Koushna Navabi

Title: Untitled (Gaza)

Year: 2024

Media: Colour photo print, Rotring pen, Epoxy resin

Size: 40 x 29.5 cm

About the work: UNTITLED (GAZA) combines a photograph of bombed-out houses in Gaza with a surreal drawing above the devastation. The ruins reveal the dreadful aftermath, with scattered clothes and children's toys amidst the rubble, evoking a heartbreaking sense of innocence lost. Above the debris, a grotesque and visceral shape hovers, reminiscent of female reproductive organs, with bright red patches that may suggest blood. The contrast between the photograph's raw realism and the surreal drawing creates a powerful visual commentary on the traumatic scars left by war and the haunting presence of human suffering.

 Bio: Koushna Navabi, an American-British artist of Iranian descent, was born in 1962 and moved to the U.S. after the 1979 Islamic revolution. In 1993, she relocated to London to pursue a Master of Fine Arts at Goldsmiths College.  

Navabi specializes in textile and multimedia, including sculpture, installation, and painting. Her work reimagines traditional "feminine" techniques, infusing them with irony to challenge societal norms. Inspired by cultural myths and narratives on Orientalism and gender, she explores themes of East versus West, Iran, and otherness, blending the personal with the socio-political.

Title: Those Who Weep

Year: 2024

Media: Embroidered thread, Antique cloth

Size: 34 x 23 cm

About the work: THOSE WHO WEEP is the eponymous embroidered phrase rendered in delicate white thread on a piece of antique cloth. The words appear in the same muted tone as the fabric creating a subtle, almost whispered presence, as if the text itself emerges from the material like a soft breath. The phrase’s quiet, lyrical weight, evokes a sense of both vulnerability and tenderness as the words emerge from the aged cloth, suggesting an intimate connection between language and memory, where the act of stitching becomes a  poetic memorial, a  quiet, persistent echo of human sorrow.

 Bio: Koushna Navabi, an American-British artist of Iranian descent, was born in 1962 and moved to the U.S. after the 1979 Islamic revolution. In 1993, she relocated to London to pursue a Master of Fine Arts at Goldsmiths College.  

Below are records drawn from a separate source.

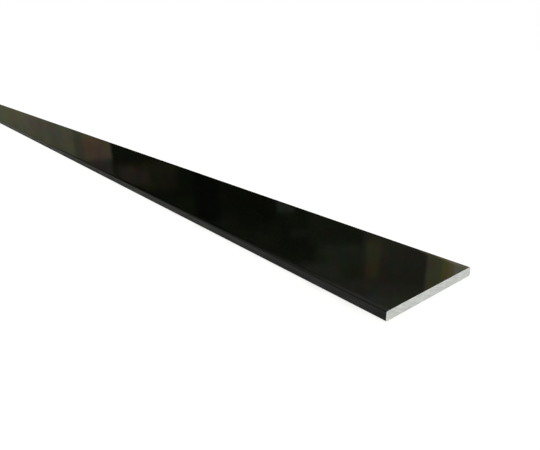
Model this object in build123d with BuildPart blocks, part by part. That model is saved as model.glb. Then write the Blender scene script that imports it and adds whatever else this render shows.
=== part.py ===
from build123d import *
import os

# A length of extruded flat bar, as sold for cutting and drilling: one solid
# piece of metal with a plain wide section, four rounded long edges and two
# square sawn ends. All sizes are in millimetres.
# The origin is the middle of the face that the bar lies on. +X runs along the
# bar to the sawn end nearest the eye, +Y across its width, and +Z up.

# Driving sizes
bar_length = 1000.0      # the shortest length that this section is commonly sold in
bar_width = 40.0
bar_thickness = 3.0
edge_radius = 0.5        # the die leaves this rounding on each long edge
end_break = 0.05         # one light stroke of a file takes the saw's burr off

# The section stands on the plane of the far sawn end, half a thickness up, so
# that the bar's underside comes to lie on Z = 0.
far_end = Plane(
    origin=(-bar_length / 2, 0, bar_thickness / 2),
    x_dir=(0, 1, 0),
    z_dir=(1, 0, 0),
)

with BuildPart() as flat_bar:
    # The die's opening: a flat rectangle with its four corners rounded
    with BuildSketch(far_end) as die_section:
        RectangleRounded(bar_width, bar_thickness, edge_radius)

    # The bar comes out of the die at one section for its whole length
    extrude(amount=bar_length)

    # Both ends are sawn square, and the sharp rim of each cut is filed off
    sawn_ends = flat_bar.faces().filter_by(Axis.X)
    chamfer(sawn_ends.edges(), length=end_break)

flat_bar.part.label = "flat_bar"

os.makedirs("parts", exist_ok=True)
export_step(flat_bar.part, "parts/flat_bar.step")
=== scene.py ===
# %% [markdown]
# # A sawn length of black flat bar
#
# Flat bar is aluminium pressed hot through a steel die, so it has one section
# from end to end: wide, thin, and a little rounded along its four long edges.
# It is dyed black in the anodising bath and sealed under a clear coat, then a
# saw cuts it to length, and the cut shows the bare pale metal.
#
# The lesson makes the bar as the works does: the section first, then the
# length, then the two saw cuts, and last the two finishes and the light that
# shows them.

import math

import bpy
from mathutils import Matrix, Vector


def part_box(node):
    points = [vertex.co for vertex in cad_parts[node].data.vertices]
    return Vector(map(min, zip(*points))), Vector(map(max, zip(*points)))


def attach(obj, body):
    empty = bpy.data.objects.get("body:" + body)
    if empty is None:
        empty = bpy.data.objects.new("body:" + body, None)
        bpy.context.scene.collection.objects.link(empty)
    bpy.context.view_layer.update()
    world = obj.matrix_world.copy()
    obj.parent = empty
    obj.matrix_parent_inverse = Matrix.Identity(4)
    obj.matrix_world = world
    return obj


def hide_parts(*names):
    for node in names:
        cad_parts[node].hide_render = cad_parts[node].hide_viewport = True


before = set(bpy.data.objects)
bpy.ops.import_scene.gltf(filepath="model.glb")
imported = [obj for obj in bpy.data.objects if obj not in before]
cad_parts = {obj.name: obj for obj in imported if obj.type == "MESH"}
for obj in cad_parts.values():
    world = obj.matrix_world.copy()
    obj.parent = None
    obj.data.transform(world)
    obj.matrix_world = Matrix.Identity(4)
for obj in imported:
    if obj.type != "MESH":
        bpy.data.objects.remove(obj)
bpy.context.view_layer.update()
bar_low, bar_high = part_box("flat_bar")

bar_length = bar_high.x - bar_low.x
bar_width = bar_high.y - bar_low.y
bar_thickness = bar_high.z - bar_low.z
print(f"bar {bar_length * 1000:.1f} x {bar_width * 1000:.1f} x {bar_thickness * 1000:.1f} mm")

# %% [markdown]
# ## Where the eye is
#
# The bar was looked at from very close, about 12 cm off its near corner, which
# is why it shrinks so fast into the distance. A long lens from further away
# would flatten it, so the distance matters more here than the lens does.
#
# Everything is measured from the foot of the near sawn end, in the middle of
# its width. The heading turns from the +Y direction towards -X.

# %% Camera
eye_past_the_end = 0.06147
eye_out_to_the_side = 0.10458
eye_height = 0.06421
heading = math.radians(52.08)
tilt_down = math.radians(20.28)
lean = math.radians(-1.33)
quarter_turn = math.radians(90)

picture_width_px = 540
focal_length_px = 457.4
film_width_mm = 36.0

camera = bpy.data.cameras.new("eye")
camera.sensor_width = film_width_mm
camera.lens = focal_length_px / picture_width_px * film_width_mm
camera.clip_start = 0.01
eye = bpy.data.objects.new("eye", camera)
eye.matrix_world = (
    Matrix.Translation((bar_high.x + eye_past_the_end, -eye_out_to_the_side, eye_height))
    @ Matrix.Rotation(heading, 4, "Z")
    @ Matrix.Rotation(quarter_turn - tilt_down, 4, "X")
    @ Matrix.Rotation(lean, 4, "Z")
)
bpy.context.collection.objects.link(eye)
bpy.context.scene.camera = eye
bpy.context.scene.view_settings.view_transform = "Standard"
print(f"lens {camera.lens:.2f} mm")

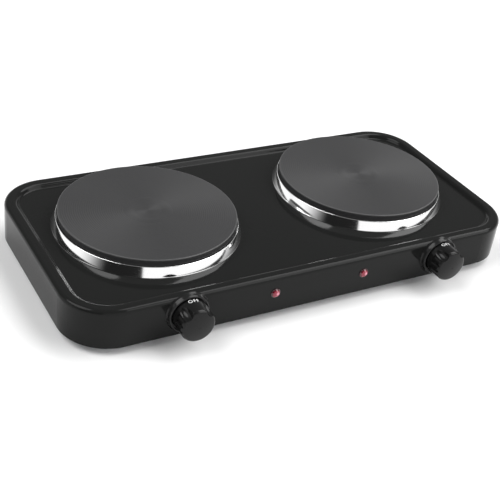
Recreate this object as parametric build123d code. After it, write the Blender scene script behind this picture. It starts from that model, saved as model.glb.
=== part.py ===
"""Double electric hot plate: a low enamelled pan that carries two round cast-iron plates,
with a rotary thermostat and an indicator lamp for each plate on the front wall.

Frame: millimetres, +X along the width, -Y towards the front (the knob side), +Z up.
The origin is on the surface that the feet stand on, under the middle of the overall box.
"""
from build123d import *
from math import asin, atan, cos, degrees, pi, radians, sin, tan
import os

# ---------------------------------------------------------------- driving dimensions
body_length = 520.0         # pan, left to right
body_depth = 251.0          # pan, front to back
corner_radius = 49.0        # pan's corners, seen from above
foot_height = 8.0           # gap under the pan's lower edge
skirt_height = 42.0         # from the pan's lower edge to the top of its rim
sheet = 1.0                 # pan's sheet steel, with its enamel
rim_width = 12.0            # outer wall to the inner edge of the rim's top
rim_round = 4.5             # round between the wall and the rim's top
deck_drop = 4.5             # how far the flat deck lies below the rim
step_width = 3.0            # slanted step from the rim down to the deck
step_round_high = 5.2       # round between the rim's top and the step
step_round_low = 3.4        # round between the step and the deck

plate_diameter = 185.0      # cast-iron plate
plate_spacing = 264.0       # between the two plates' centres
plate_back_shift = 10.0     # plates' centres behind the middle of the pan
plate_stand = 17.5          # plate's top above the deck
ring_diameter = 197.0       # stainless trim ring, at the deck

knob_spacing = 299.0        # between the two knobs' axes
knob_axis_height = 25.0     # above the pan's lower edge
knob_diameter = 36.0        # at the knob's back edge
knob_reach = 27.0           # knob's front, measured from the front wall
lamp_spacing = 106.0        # between the two lamps' axes
lamp_height = 23.0          # above the pan's lower edge
bushing_reach = 5.0         # cord bushing's flange, behind the rear wall

# ---------------------------------------------------------------- worked out from them
SIDES = {"left": -1, "right": 1}
skirt_low = foot_height
rim_top = foot_height + skirt_height
deck_top = rim_top - deck_drop
deck_under = deck_top - sheet
plate_top = deck_top + plate_stand
front_face = -body_depth / 2
front_inside = front_face + sheet
rear_face = body_depth / 2
rear_inside = rear_face - sheet
plate_x = plate_spacing / 2
plate_y = plate_back_shift
knob_x = knob_spacing / 2
knob_z = skirt_low + knob_axis_height
lamp_x = lamp_spacing / 2
lamp_z = skirt_low + lamp_height
box_shift = (knob_reach - bushing_reach) / 2   # puts the origin under the middle of the box


def along_y(x, z, y_start):
    """Place with its local Z pointing towards the back, local X kept along X."""
    return Pos(x, y_start, z) * Rot(-90, 0, 0)


def rod_y(radius, y_from, y_to, x, z):
    """Round bar parallel to Y."""
    length = y_to - y_from
    bar = Cylinder(radius, length, align=(Align.CENTER, Align.CENTER, Align.MIN))
    return along_y(x, z, y_from) * bar


def rod_z(radius, z_from, z_to, x=0.0, y=0.0):
    """Round bar parallel to Z."""
    bar = Cylinder(radius, z_to - z_from, align=(Align.CENTER, Align.CENTER, Align.MIN))
    return Pos(x, y, z_from) * bar


def block(x_from, x_to, y_from, y_to, z_from, z_to):
    """Rectangular block between the given faces."""
    size = Box(x_to - x_from, y_to - y_from, z_to - z_from)
    return Pos((x_from + x_to) / 2, (y_from + y_to) / 2, (z_from + z_to) / 2) * size


def rounded_slab(length, depth, radius, z_from, z_to):
    """Slab with rounded corners, centred on the pan."""
    outline = Plane.XY.offset(z_from) * RectangleRounded(length, depth, radius)
    return extrude(outline, z_to - z_from)


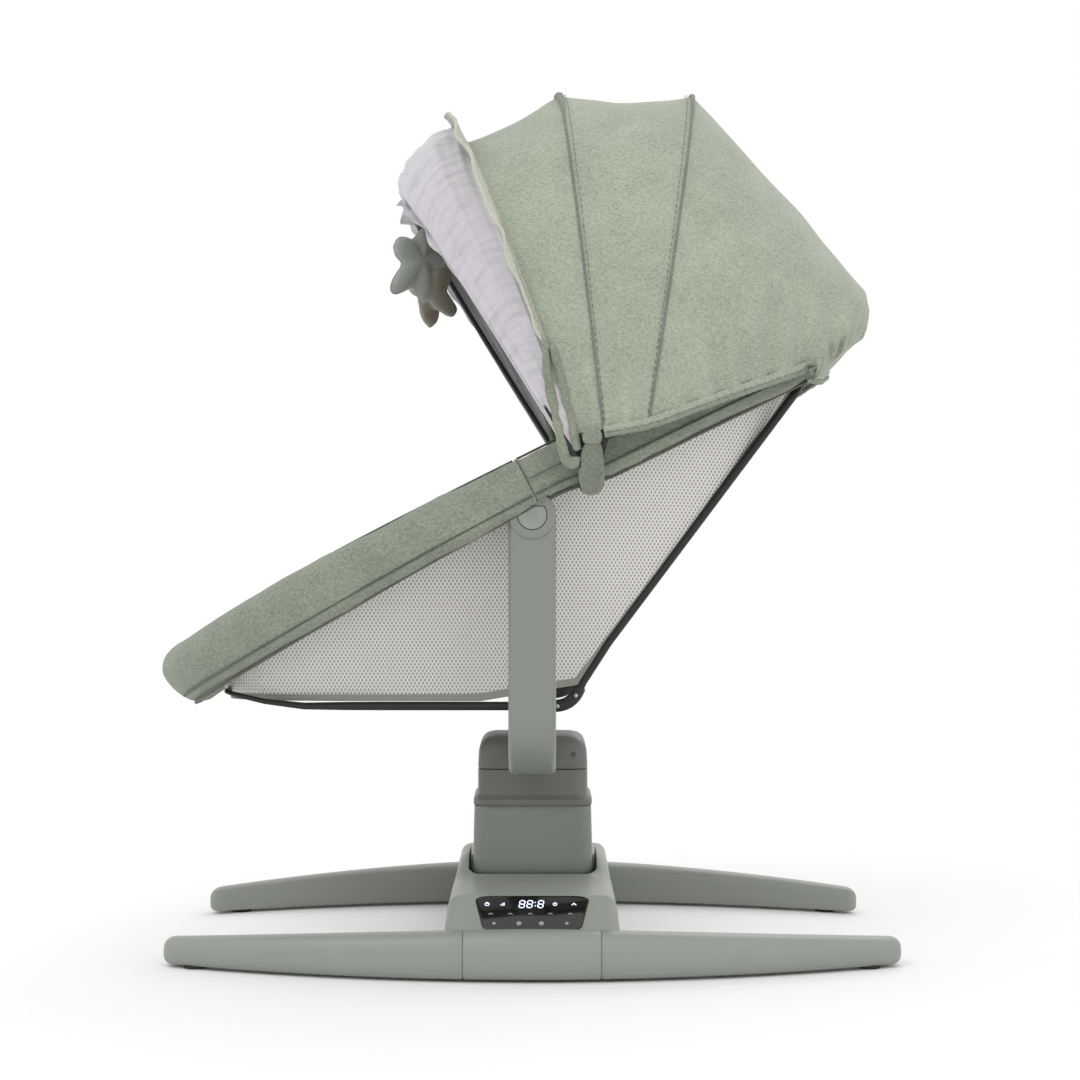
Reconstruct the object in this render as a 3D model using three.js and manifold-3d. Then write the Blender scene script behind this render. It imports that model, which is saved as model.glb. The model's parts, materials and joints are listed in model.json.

Navabi specializes in textile and multimedia, including sculpture, installation, and painting. Her work reimagines traditional "feminine" techniques, infusing them with irony to challenge societal norms. Inspired by cultural myths and narratives on Orientalism and gender, she explores themes of East versus West, Iran, and otherness, blending the personal with the socio-political.